Music is clearly the vocation she likes the most. "I can't say I prefer one to the other," she explains. "Music is more of a project that is your own and you completely embrace, but movies, at least in the way that I do movies, is more about letting myself play a character for a director and not being responsible for the final result in the same way that you are with music. So it's a different attitude to work. Music is something that is more personal to me."

The lack of responsibility about acting is a major appeal: "When I do an album it takes four, five years out of your life, it is really intense. Yet on a movie everything is in a bubble for a couple of months."

Increasingly Paradis has taken more and more control over her own music. The sound and the lyrics have matured over the years. But can we learn something about the changes in the woman from her songs? "I don't know, I don't know," comes the reply. "There is an evolution and some of it depends on the people you are working with and your own inclination to work. I am more involved and obviously the music changes and it grows with you."

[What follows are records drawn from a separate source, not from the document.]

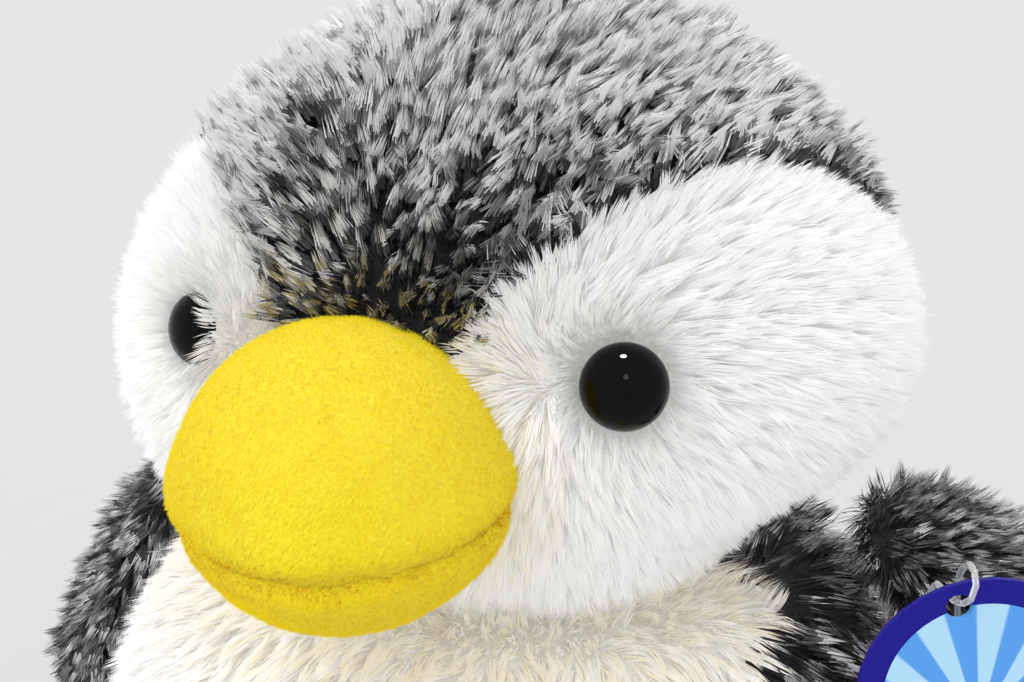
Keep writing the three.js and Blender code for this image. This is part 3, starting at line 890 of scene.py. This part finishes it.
class PENGUIN_OT_eyes(Operator):
    """Turns the two domed eyes"""

    bl_idname = "penguin.eyes"
    bl_label = "Eyes"

    def execute(self, context):
        material, tree, shader = node_material("eye_gloss", {
            "Base Color": (0.002, 0.002, 0.0022, 1.0),
            "Specular IOR Level": 0.1,
        })
        haze = noise(tree, 220.0, 2.0)
        ramp(tree, haze, [(0.35, (0.02,) * 3), (0.8, (0.06,) * 3)], shader.inputs["Roughness"])
        for side, (seat, direction) in eye_places().items():
            self.turn_eye(side, seat, direction, material)
        return {"FINISHED"}

    def turn_eye(self, side, seat, direction, material):
        flange, shank, depth, steps = 0.8 * MM, 2.0 * MM, 15 * MM, 14
        outline = [(0.0, EYE_RISE)]
        for i in range(1, steps + 1):
            a = math.pi / 2 * i / steps
            outline.append((EYE_RADIUS * math.sin(a), EYE_RISE * math.cos(a)))
        outline += [(EYE_RADIUS * 0.96, -flange), (shank, -flange), (shank, -depth), (0.0, -depth)]
        bm = bmesh.new()
        ring = [bm.verts.new((r, 0.0, z)) for r, z in outline]
        edges = [bm.edges.new(pair) for pair in zip(ring, ring[1:])]
        bmesh.ops.spin(bm, geom=ring + edges, cent=(0, 0, 0), axis=(0, 0, 1), angle=2 * math.pi,
                       steps=48, use_merge=True, use_duplicate=False)
        bmesh.ops.remove_doubles(bm, verts=bm.verts, dist=0.01 * MM)
        bmesh.ops.recalc_face_normals(bm, faces=bm.faces)
        turn = UP.rotation_difference(direction).to_matrix().to_4x4()
        bmesh.ops.transform(bm, matrix=Matrix.Translation(seat) @ turn, verts=bm.verts)
        piece = new_object(f"eye_dome_{side}", bm)
        piece.data.materials.append(material)
        finish_piece(piece, "head", [f"eye_{side}"])


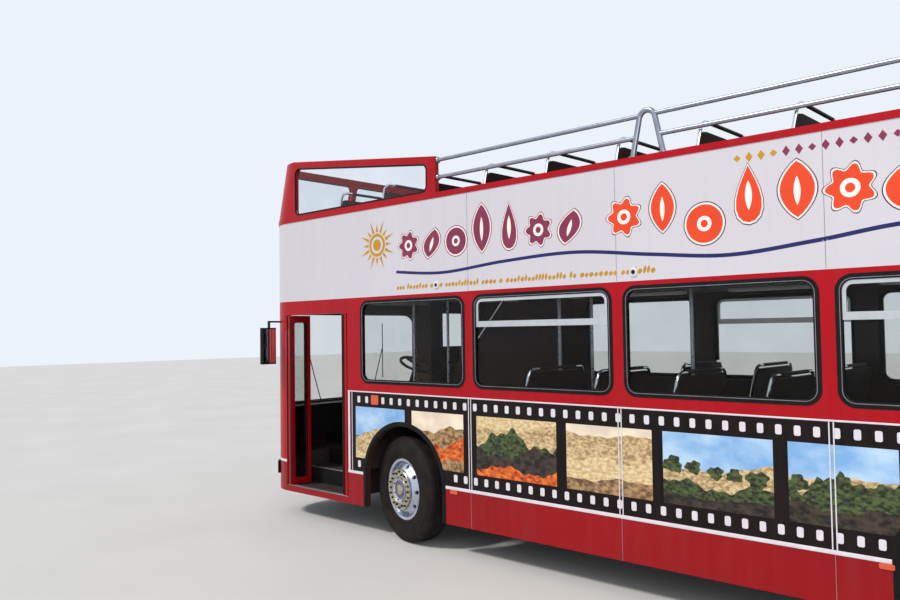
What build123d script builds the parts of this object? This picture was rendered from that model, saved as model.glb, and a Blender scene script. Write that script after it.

The greatest hits album has forced her to delve into her back catalogue, but she says that she can do this without too much cringeing: "In general I don't listen to my own songs unless I'm about to make them, or if I'm going to go on tour and we need to rearrange the songs and everything. Some are easy to listen to and some are not, and I have perspective enough in any case to listen to them and think that they were made at a certain time in my life or when a musical style was dominant. But I don't listen to them for my own pleasure but for work purposes."

She's had to do a lot of rearranging these past few months as she has just embarked on an acoustic tour in France. This runs till the end of July and includes five nights in Paris.

Then there will be a short break before she stars in the new film from Young Victoria director Jean-Marc Vallée, Café de Flore, but trying to get any insights into the film that will shoot in autumn is like getting blood from a stone. "I play a mum," she says, rather unhelpfully, adding, "it's a dramatic comedy". Whether it has anything to do with the Paris brasserie, we shall have to wait and see.